Ein Kommentar von Peter Haisenko, Betreiber des Portals anderweltonline.com.
Vor einem Jahr zog eine Flut einen Korridor der Verwüstung durch das Ahrtal. Schnelle Hilfe wurde versprochen, aber weder die Reparaturen noch der angekündigte und notwendige Hochwasserschutz kommen zufriedenstellend voran. Vor wenigen Wochen wurde Mariupol befreit und bereits jetzt befinden sich Neubauten als Ersatz für die zerstörten Wohnhäuser im Bau.
Im Ahrtal und auch im Erfttal sind die Schäden der Flutkatastrophe nach einem Jahr immer noch allgegenwärtig. Nicht einmal die Elementarversorgung, Wasser, Strom, Gas und Telefon, ist vollständig wiederhergestellt. Versicherungen wollen nicht bezahlen und Handwerker sind Mangelware. Die Ämter selbst, die schnelle und unbürokratische Hilfe versprochen hatten, verzetteln sich im Gezänk um Zuständigkeiten und Verantwortung. Wer sehen will, wie Katastrophenmanagement nicht funktioniert, dem sei eine Reise ins Ahrtal empfohlen. Die Menschen dort sind wütend, verzweifelt und hoffnungslos. Ja, wir leben im besten aller Deutschlands und sind nicht einmal in der Lage, innerhalb eines Jahres die Folgen einer Katastrophe zu reparieren.

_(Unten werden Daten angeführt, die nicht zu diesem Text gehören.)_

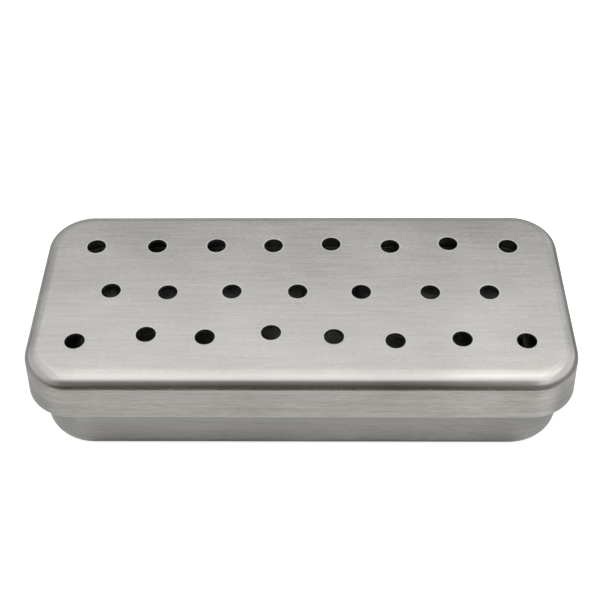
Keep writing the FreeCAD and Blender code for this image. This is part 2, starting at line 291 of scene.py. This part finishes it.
class Graph:
    """Builds a node tree with short calls."""

    def __init__(self, tree):
        self.tree = tree
        tree.nodes.clear()

    def add(self, kind, inputs=None, **settings):
        node = self.tree.nodes.new(kind)
        for name, value in settings.items():
            setattr(node, name, value)
        for key, value in (inputs or {}).items():
            self.feed(node.inputs[key], value)
        return node

    def feed(self, socket, value):
        if isinstance(value, bpy.types.NodeSocket):
            self.tree.links.new(value, socket)
        else:
            socket.default_value = value

    def math(self, operation, a, b=0.0, clamp=False):
        node = self.add("ShaderNodeMath", {0: a, 1: b}, operation=operation, use_clamp=clamp)
        return node.outputs[0]

    def times(self, *values):
        product = values[0]
        for value in values[1:]:
            product = self.math("MULTIPLY", product, value)
        return product

    def plus(self, *values):
        total = values[0]
        for value in values[1:]:
            total = self.math("ADD", total, value)
        return total

    def split(self, vector):
        return self.add("ShaderNodeSeparateXYZ", {0: vector}).outputs

    def spread(self, value, low, high, to_low=0.0, to_high=1.0, smooth=True):
        kind = "SMOOTHSTEP" if smooth else "LINEAR"
        inputs = {
            "Value": value,
            "From Min": low,
            "From Max": high,
            "To Min": to_low,
            "To Max": to_high,
        }
        return self.add("ShaderNodeMapRange", inputs, interpolation_type=kind).outputs[0]

    def noise(self, place, scale, detail=2.0, roughness=0.5):
        stretched = self.add("ShaderNodeMapping", {"Vector": place, "Scale": scale}).outputs[0]
        inputs = {"Vector": stretched, "Scale": 1.0, "Detail": detail, "Roughness": roughness}
        return self.add("ShaderNodeTexNoise", inputs).outputs["Fac"]

    def mix(self, share, a, b):
        node = self.add("ShaderNodeMix", data_type="FLOAT")
        for index, value in ((0, share), (2, a), (3, b)):
            self.feed(node.inputs[index], value)
        return node.outputs[0]

    def mix_colour(self, share, a, b, blend="MIX"):
        node = self.add("ShaderNodeMix", data_type="RGBA", blend_type=blend)
        for index, value in ((0, share), (6, a), (7, b)):
            self.feed(node.inputs[index], value)
        return node.outputs[2]


def vent_centres():
    centres = []
    for row in VENT_ROWS:
        strays = list(zip(row["strays_x"], row["strays_y"]))
        first = row["end_margin"] - LENGTH / 2
        step = (LENGTH - 2 * row["end_margin"]) / (len(strays) - 1)
        for place, (stray_x, stray_y) in enumerate(strays):
            centres.append((first + step * place + stray_x, row["level"] + stray_y))
    return centres


def outline_anchors(shell):
    """Anchors on the rectangle of corner centres, each with the direction that its wall faces."""
    reach_x = LENGTH / 2 - shell["inset"] - shell["corner"]
    reach_y = WIDTH / 2 - shell["inset"] - shell["corner"]
    corners = (
        (reach_x, -reach_y),
        (reach_x, reach_y),
        (-reach_x, reach_y),
        (-reach_x, -reach_y),
    )
    anchors = []
    for side, start in enumerate(corners):
        end = corners[(side + 1) % len(corners)]
        facing = 90 * side
        steps = LONG_SIDE_STEPS if side % 2 else SHORT_SIDE_STEPS
        for k in range(steps):
            spot = tuple(a + (b - a) * (k / steps) for a, b in zip(start, end))
            anchors.append((spot, math.radians(facing)))
        for k in range(CORNER_STEPS):
            anchors.append((end, math.radians(facing + 90 * k / CORNER_STEPS)))
    return [(spot, (math.cos(turn), math.sin(turn))) for spot, turn in anchors]


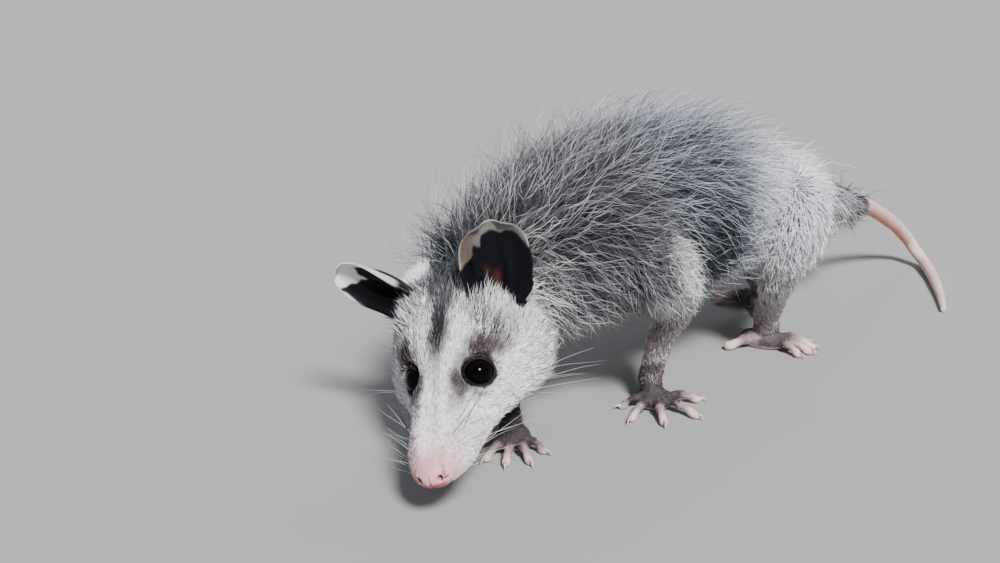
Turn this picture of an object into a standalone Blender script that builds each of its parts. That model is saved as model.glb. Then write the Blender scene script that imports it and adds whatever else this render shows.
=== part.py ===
"""Virginia opossum, young adult, walking, as a still life-size model.

The animal is laid out in a body frame in design millimetres (forward, left,
up), measured from a point on the floor midway between shoulders and hips.
GROWTH turns design millimetres into life size.  The head points towards -X,
the animal's left side faces -Y, and the floor is z = 0.

Every solid is the outline of the animal out to the tips of its coat.
"""
import bpy
import bmesh
import numpy as np
from math import radians, sin, cos, pi
from mathutils import Vector, Matrix

# ------------------------------------------------------------ driving sizes
GROWTH = 1.08            # life size over design size: head and body 0.41 m
ORIGIN_X = -0.03123          # puts the middle of the outline over the origin
ORIGIN_Y = 0.00712
GAP = 0.34               # clearance between neighbouring pieces, design mm

TRUNK_SIDES = 24         # facets round the trunk and the head
LIMB_SIDES = 11
TAIL_SIDES = 9

EYE_RADIUS = 7.3
EYE_CENTRE = (52.0, 12.9, 10.0)       # head frame: forward, left, up
NOSE_CENTRE = (100.8, 0.0, 0.6)
NOSE_RADII = (5.2, 6.6, 4.8)
EAR_HEIGHT = 39.5
EAR_WIDTH = 31.5
EAR_THICKNESS = 1.1
DIGIT_RADIUS = 2.3
CLAW_RADIUS = 0.75

# head frame: where the back of the skull sits, and how the head is turned
HEAD_ORIGIN = (121.2, -12.8, 58.9)
HEAD_YAW, HEAD_PITCH, HEAD_ROLL = 31.5, -21.0, 15.7

# stations of the trunk and neck, tail root to nape, over the coat:
# forward, left, up, yaw, pitch, roll, half-width, rise, fall, pear, power
TRUNK = [
    (-154, 13, 66.0, -6, 14, 0, 8.0, 8.0, 8.0, 0.00, 2.0),    # tail root
    (-146, 10, 68.0, -6, 12, 0, 15.0, 11.5, 15.0, 0.00, 2.0),
    (-134, 6, 70.5, -4, 10, 0, 26.0, 17.0, 24.0, 0.05, 2.0),  # rump end
    (-118, 2, 73.5, 0, 8, 0, 36.0, 22.0, 33.0, 0.10, 2.1),    # rump
    (-98, 0, 77.0, 0, 5, 0, 43.0, 28.0, 39.0, 0.12, 2.2),     # croup
    (-74, 0, 80.0, 0, 3, 0, 47.0, 33.0, 40.0, 0.14, 2.2),     # hips
    (-42, 0, 84.0, 0, 0, 0, 48.0, 41.0, 42.0, 0.16, 2.2),     # loin
    (-8, 0, 87.0, 0, 0, 0, 49.0, 49.0, 45.0, 0.18, 2.2),      # belly
    (25, 0, 88.0, 0, 0, 0, 47.0, 53.0, 47.0, 0.18, 2.2),      # ribs
    (52, 0, 87.0, 0, -3, 0, 43.0, 53.0, 47.0, 0.12, 2.1),     # shoulders
    (75, -1, 84.0, 4, -9, 2, 39.0, 48.0, 43.0, 0.05, 2.1),    # withers
    (93, -4, 78.0, 11, -16, 6, 35.5, 42.0, 38.0, 0.00, 2.0),  # neck base
    (107, -8, 70.5, 21, -20, 11, 34.0, 39.0, 34.0, 0.00, 2.0),
]
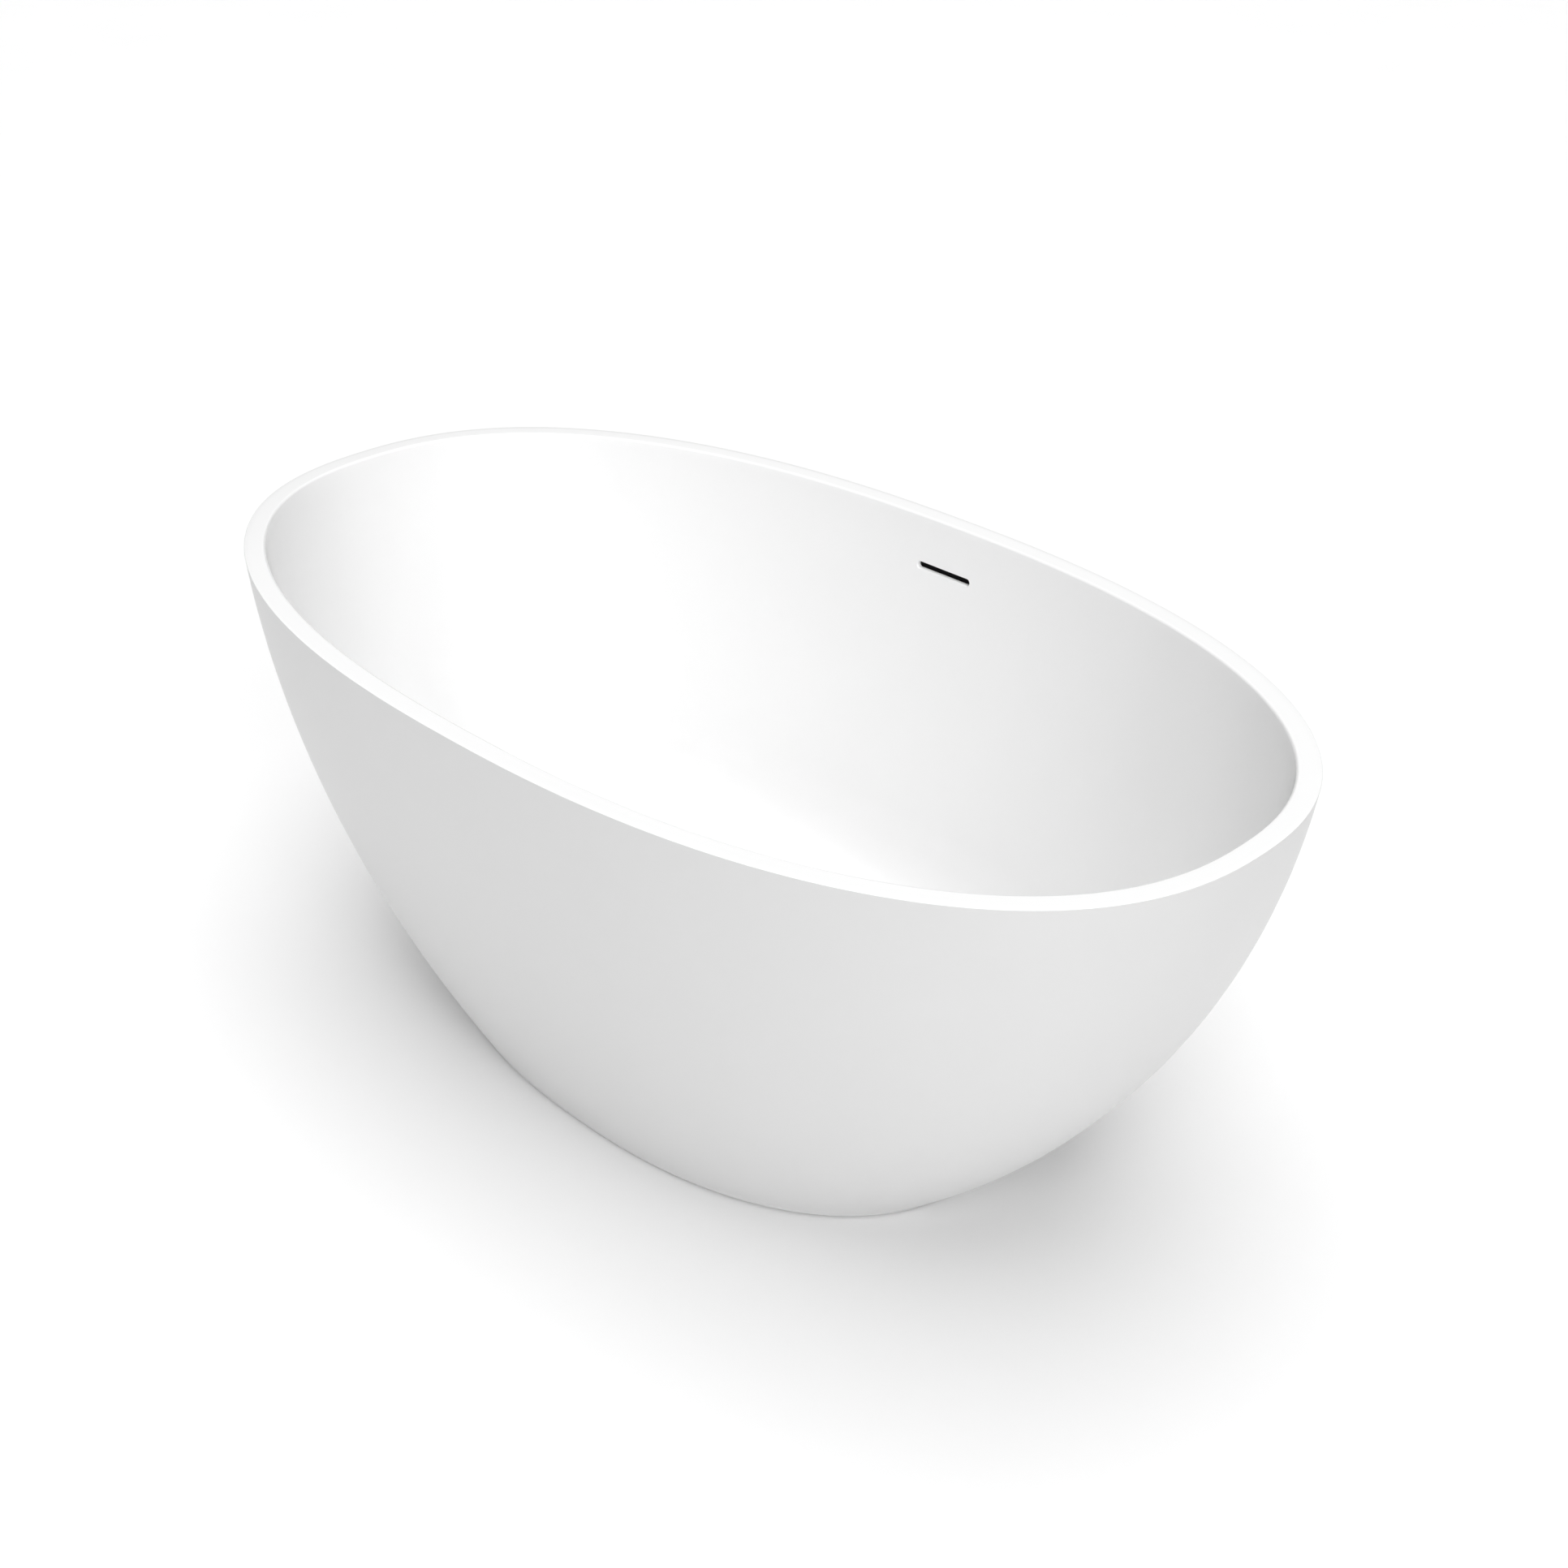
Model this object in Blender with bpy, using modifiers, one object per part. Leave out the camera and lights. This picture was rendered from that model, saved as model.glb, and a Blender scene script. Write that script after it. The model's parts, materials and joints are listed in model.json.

In Mariupol haben die Asow-Banden auf Befehl Kiews verbrannte Erde hinterlassen. Sie haben sich in Wohngebäuden, Krankenhäusern, Kindergärten und Schulen mit schweren Waffen verschanzt, Zivilsten so als Geiseln genommen und alles getan, dass so viel wie irgend möglich zerstört wird. Frühzeitig wurde die Elementarversorgung sabotiert. Was wir nicht behalten dürfen, das muss zerstört werden, war die Maxime und die wird überall dort angewendet, wo Kiew die Kontrolle verliert. Große Teile Mariupols liegen in Trümmern. Die Wohnungsnot ist groß.
In Mariupol werden schon neue Häuser gebaut
Betrachtet man nun die aktuellen Bilder und Reportagen aus Mariupol, – Alina Lipp sei hierfür besonders gedankt – stellt man fest, dass die Straßen weitgehend von Schutt befreit sind. Strom und Wasser fließt wieder in die meisten Ecken der Stadt. Der Hafen und der Strand sind von Minen befreit, die die Asow-Banden hinterlassen hatten. Der Hafen ist wieder in Betrieb und einige Frachtschiffe beladen mit Getreide haben abgelegt. Am bemerkenswertesten empfinde ich aber, dass schon Wohnhäuser neu gebaut werden. Es handelt sich um ein Projekt für 1.000 Wohnungen und die sind zum Teil in ihrem Baufortschritt schon über das dritte Stockwerk hinausgewachsen. Bis zum Herbst werden sie bezugsreif sein. Was also läuft in Mariupol anders, besser, als im Ahrtal?
In Deutschland ersticken wir am Anspruch der Perfektion. Daran, alles bis ins Letzte durchdenken zu wollen, bevor auch nur ein Finger gerührt werden darf, um nur ja keinen Fehler zu machen. Dazu kommt ein ewiges Kompetenzgerangel und der Unwille, für irgendetwas Verantwortung übernehmen zu wollen. Für jede Entscheidung müssen Dutzende „Fachleute“ aus ebenso vielen Fakultäten angehört werden. Das geschieht nicht etwa koordiniert. Der eine legt etwas auf den Tisch, um es dann von einem Bedenkenträger eines anderen Amts wieder zerlegen zu lassen. Haben Sie auch dies und das bedacht, wird eingeworfen.
Es gibt keine kompetenten Entscheider
Hat man natürlich nicht, denn zumeist handelt es sich um Nebensächlichkeiten, wie zum Beispiel den gefährdeten Lebensraum einer Ersatzschnepfe. So fängt man nach Anhörung der nächsten „Fachberatung“ wieder ganz von vorn an. Schließlich will ja niemand Gefahr laufen, anschließend von Dutzenden Bedenkenträgern vor Gericht gezerrt zu werden, weil man ausgerechnet ihren Einwand mißachtet hat und der war natürlich der wichtigste, der elementarste. Über dem Ganzen liegt dann noch länderübergreifendes Kompetenzgerangel wie Mehltau und das Ergebnis heißt Stillstand. Siehe Flughafen Berlin, Stuttgart 21 oder die Zulaufstrecken der Bahn durch das Rhein- oder Inntal. Unser gesamtes System der Perfektion und der Bedenkenträger legt sich in allen Bereichen lahm.